New School For Social Research is a Guiding Force In Economic Theory
For the better part of a generation, the world’s economic system has been dominated by libertarian free market theory, which promotes small government, deregulation, and a host of other conservative ideas.
However, the way Anwar Shaikh, chair of the Economics Department at The New School for Social Research (NSSR), sees it, “this theory has proven itself unable to understand the world.” According to Shaikh, the policies associated with this theory, pursued so aggressively by governments and financial institutions around the world, helped bring about the 2008 financial crisis and the Great Recession, as well as widening income inequality and shrinking the middle class.
It’s no surprise, then, that more and more people are being drawn to a broader range of economic theories — from Keynesian and post-Keynesian economics to the classical political economy of Smith, Ricardo, and Marx to structuralist and institutionalist philosophies — that have shaped NSSR’s Economics curriculum for decades. This approach, coupled with an engagement with the central unresolved dilemmas of modern society, has made the Economics Department a leading light in the field of economic thought and study.
“The New School Economics Department curriculum has had excellent coverage all along, but they have not been taken seriously by orthodox economics, which have become extremely conservative in the last 30 years,” Shaikh says. “The world is looking for different approaches, and that’s why our program stands out.”
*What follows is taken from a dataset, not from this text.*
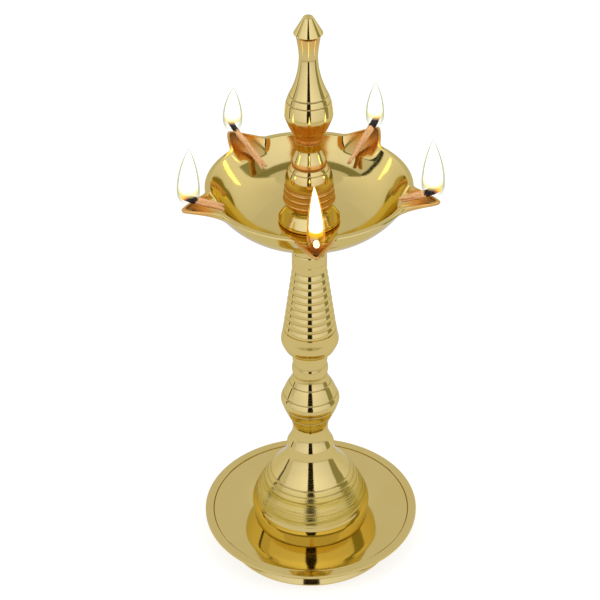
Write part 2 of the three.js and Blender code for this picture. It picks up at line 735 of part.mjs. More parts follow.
const washerZ = CROWN_UNDER_Z - SEAT_GAP - WASHER_THICKNESS;
const nutZ = washerZ - SEAT_GAP - NUT_HEIGHT;
const kneeZ = COLUMN_SEAT_Z - SEAT_GAP;
const finialKneeZ = FINIAL_TOP_SEAT_Z - SEAT_GAP;

add('base', base(), castBrass, 0);
add('base_washer', ring(SOCKET_R, WASHER_R, WASHER_THICKNESS), steel, washerZ);
add('base_nut', nut(), steel, nutZ);
addStud('base_stud', STUD_R, nutZ - NUT_TAIL, KNOP_SEAT_Z + THREAD_ENGAGED);
add('knop_stem', knop(), brass, KNOP_SEAT_Z);
addStud('stem_stud', STUD_R, kneeZ - THREAD_ENGAGED, COLUMN_SEAT_Z + THREAD_ENGAGED);
add('ribbed_column', column(), brass, COLUMN_SEAT_Z);
add('lower_bowl_washer', ring(SOCKET_R, LOWER_SEAL_R, SEAL_THICKNESS), rubber, LOWER_SEAL_Z);
addStud('bowl_stud', STUD_R, COLUMN_TOP_Z - THREAD_ENGAGED, FINIAL_SEAT_Z + THREAD_ENGAGED);
add('five_spout_bowl', bowl(), brass, BOWL_SEAT_Z).rotation.z = radians(-90);
add('upper_bowl_washer', ring(SOCKET_R, UPPER_SEAL_R, SEAL_THICKNESS), rubber, UPPER_SEAL_Z);
add('finial_base', finialBase(), brass, FINIAL_SEAT_Z);
addStud(
  'finial_stud',
  FINIAL_STUD_R,
  finialKneeZ - FINIAL_THREAD_ENGAGED,
  FINIAL_TOP_SEAT_Z + FINIAL_THREAD_ENGAGED,
);
add('finial_top', finialTop(), brass, FINIAL_TOP_SEAT_Z);

// The wicks' middle line passes the inner end of each channel at this distance
const wickLift = WICK_R + WICK_CLEARANCE;
const wickTurn = radians(WICK_SLOPE);
const lip = channelLine().start;
const passR = lip.x - wickLift * Math.sin(wickTurn);
const passZ = BOWL_SEAT_Z + lip.y + wickLift * Math.cos(wickTurn);
const wickTipR = SPOUT_TIP_R + WICK_PAST_SPOUT;
const wickTipZ = passZ + (wickTipR - passR) * Math.tan(wickTurn);

// One wick in each spout, from the front one on, anticlockwise seen from above
const places = ['front', 'right', 'back_right', 'back_left', 'left'];
places.forEach((place, spout) => {
  const turn = radians(spout * SPOUT_STEP - 90);
  const mesh = add(`wick_${place}`, wick(), cotton, wickTipZ);
  mesh.position.x = wickTipR * Math.cos(turn);
  mesh.position.y = wickTipR * Math.sin(turn);
  mesh.rotation.z = turn;
});

export default lamp;
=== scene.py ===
"""A standing oil lamp of turned and polished brass, with five lit cotton wicks.

Each turned section is an outline carried round the lamp's axis. The bowl is such an
outline too, pulled outwards into five spouts. A wick is two plies of cotton twisted
round each other, and a flame is a drop of fire that rises from the wick's tip.
Outlines are in millimetres, as [radius, height above the section's own seat].
"""

import json
import math

import bmesh
import bpy
import numpy as np
from mathutils import Matrix, Vector

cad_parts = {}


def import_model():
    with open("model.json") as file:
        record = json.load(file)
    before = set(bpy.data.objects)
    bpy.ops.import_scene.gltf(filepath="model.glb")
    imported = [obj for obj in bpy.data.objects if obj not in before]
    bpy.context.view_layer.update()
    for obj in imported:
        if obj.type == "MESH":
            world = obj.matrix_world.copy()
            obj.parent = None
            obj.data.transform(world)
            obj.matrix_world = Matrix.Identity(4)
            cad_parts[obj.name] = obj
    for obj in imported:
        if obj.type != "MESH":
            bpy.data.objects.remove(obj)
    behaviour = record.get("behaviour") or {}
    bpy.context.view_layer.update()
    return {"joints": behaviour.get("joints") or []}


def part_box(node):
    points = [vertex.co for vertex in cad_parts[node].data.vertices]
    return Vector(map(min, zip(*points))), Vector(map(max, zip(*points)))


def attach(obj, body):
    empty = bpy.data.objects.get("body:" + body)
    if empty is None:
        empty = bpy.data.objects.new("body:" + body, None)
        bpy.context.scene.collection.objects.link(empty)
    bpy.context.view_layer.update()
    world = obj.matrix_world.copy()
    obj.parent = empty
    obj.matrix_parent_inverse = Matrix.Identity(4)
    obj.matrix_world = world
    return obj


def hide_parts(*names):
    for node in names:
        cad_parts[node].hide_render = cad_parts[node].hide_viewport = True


MM = 0.001

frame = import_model()

# The lamp's axis, and how finely things are cut
low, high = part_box("ribbed_column")
AXIS = np.array([(low.x + high.x) / 2, (low.y + high.y) / 2, 0.0])
OUTLINE_STEP = 0.05
OUTLINE_REACH = 1.1
OUTLINE_BEND = math.radians(3.5)
STEM_SEGMENTS = 144
BASE_SEGMENTS = 208
SMALL_SEGMENTS = 72
THREAD_SEGMENTS = 48
NUT_SEGMENTS = 96
PLY_SEGMENTS = 28
FLAME_SEGMENTS = 40
WICK_ROWS = 150
FLAME_ROWS = 30
EDGE_ROUND = 0.14
MERGE = 1e-7

# Camera, as it stood for the photograph
LENS = 119.42
SENSOR = 36.0
CAMERA_DISTANCE = 1.0557
CAMERA_ELEVATION = math.radians(34.99)
CAMERA_TURN = math.radians(-2.5)
CAMERA_ROLL = math.radians(-0.494)
LOOK_RIGHT = -0.005135
LOOK_HEIGHT = 0.16075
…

The Economics Department has indeed made a mark as faculty members and alumni have stolen the spotlight in the worlds of politics and publishing. Take Shaikh, who this year embarked on an international tour to promote his critically acclaimed new book, Capitalism: Competition, Conflict, Crises. In it, he critiques mainstream neoclassical economic ideology and offers an alternative framework for understanding modern markets.
Or Teresa Ghilarducci, Shaikh’s colleague, who recently released a popular book, How to Retire with Enough Money: And How to Know What Enough Is. In it, she cuts through misinformation and bad policymaking to deliver the basic principles that will help readers grow their investments. Ghilarducci previously published When I’m Sixty-Four: The Plot against Pensions and the Plan to Save Them, in which she tackles the pressing issue of America’s retirement savings crisis and makes the case for an expansion of Social Security.
Alumni have been turning heads as well. Owing to her extensive experience in public policy research and advocacy organizations, Heather Boushey, Economics ’98, was recently named Hilary Clinton campaign’s chief economist. Currently the executive director of the Washington Center for Equitable Growth, Boushey has proposed a national paid leave program that would be available to all workers, tied to lifetime work history rather than current job tenure, and generous enough to safeguard the economic security of low-wage workers who decide to take leave.
Mariana Mazzucato, PhD Economics ’98, is a renowned economic thinker. In her acclaimed book The Entrepreneurial State: Debunking Public vs. Private Sector Myths, she dismantles the notion of the laggard state at odds with a dynamic private sector, asserting that the opposite is true: The private sector only finds the courage to invest and innovate when the state makes high-risk investments.
Nelson Barbosa, PhD Economics ’01, served as finance minister of Brazil during part of the term of former President Dilma Rousseff. Besides being a graduate of The New School, Barbosa worked as an economic analyst at the Brazilian Central Bank and as a member of the senior economic staff at the Brazilian Ministry of Finance.
“For a small university, we have quite an impact on the critical debates of our time,” Shaikh says.
The impact made by faculty and alumni can be traced to the Economic Department’s forward-thinking approach to the study and application of economic theories. Within the Department’s various programs — including the PhD, MS, and MA in Economics; MA in Global Political Economy and Finance; and Master of Philosophy in Economics — instructors stress the study and analysis of heterodox schools of thought, including the history of how they came to be; a rigorous approach to academics; and a dedication to confronting the most pressing issues of our time.
What’s more, Shaikh notes, “Faculty and alumni are recognizing the fruits of their labor because the world is turning our way.” Rather than putting their faith in a single— and by many accounts, failed— way of thinking, people are beginning to open up to different approaches to understanding and influencing the world. And NSSR’s Economics Department, more than any other department of its kind, has long been to be a guiding force in that effort.
“The steps needed to bring economics teaching into the real world do not require the invention of anything new or exotic,” Shaikh says, quoting a September 2014 editorial in the Financial Times. “The curriculum should embrace economic history and pay more attention to unorthodox thinkers such as Joseph Schumpeter, Friedrich Hayek, and, yes, even Karl Marx. Faculties need to restore links with other fields such as psychology and anthropology, whose insights can explain phenomena that economics cannot. Economics professors should make the study of how people act the starting point of courses, not an afterthought.”